Score: 3 Votes (Like | Disagree)
Polaroid Avatar
5 days ago at 02:23 am

I'd think you do want head tracking when your phone's in your pocket, but it should be tracked relative to your phone. So you walk along looking forward and the sound stays the same (even if you go round a corner), but look to your side and it changes.
I didn’t explain well :P

What I mean is it won‘t use the phone to place where your head is at, it will use the AirPods - so when your head tilts you do hear instruments in different locations (but in same place) - so the headphones and phone will create a virtual space and place those instruments… I can’t explain lol
Score: 2 Votes (Like | Disagree)
level1807 Avatar
5 days ago at 02:39 pm
People who write these articles clearly haven't even considered whether what they're writing is true. Spatial Audio with videos IS NOT ANCHORED TO YOUR DEVICE. All you need is a kindergarten level of curiosity to devise a simple experiment: turn on a video on the iPhone, keep your head still, and move the iPhone around your head. You won't hear any difference.

Now keep the iPhone in place and just turn your entire body away from it, and keep still for 15 seconds or so.

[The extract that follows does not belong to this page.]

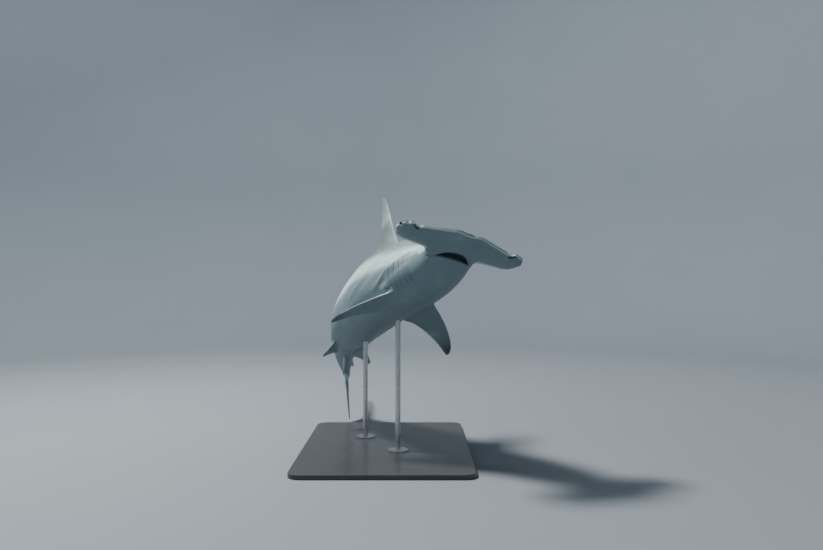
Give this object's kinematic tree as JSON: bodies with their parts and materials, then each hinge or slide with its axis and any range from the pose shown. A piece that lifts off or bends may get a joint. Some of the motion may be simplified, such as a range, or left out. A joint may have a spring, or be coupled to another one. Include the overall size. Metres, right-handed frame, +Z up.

You'll notice that Spatial Audio will automatically re-center itself to your head's new position.

In other words, Spatial Audio knows nothing about the position of your phone relative to your head. It simply "anchors" the 3D audio to the average position of your head over some short period of time.

This also means that enabling this for music would be completely trivial. However, in its current form that wouldn't make sense either: you don't really listen to music in your headphones while sitting still. You walk around, and it would be weird to have your virtual music stage suddenly shift every 10 seconds. Personally I don't see how Head Tracking can make sense with music at all, but perhaps they're planning to come up with something.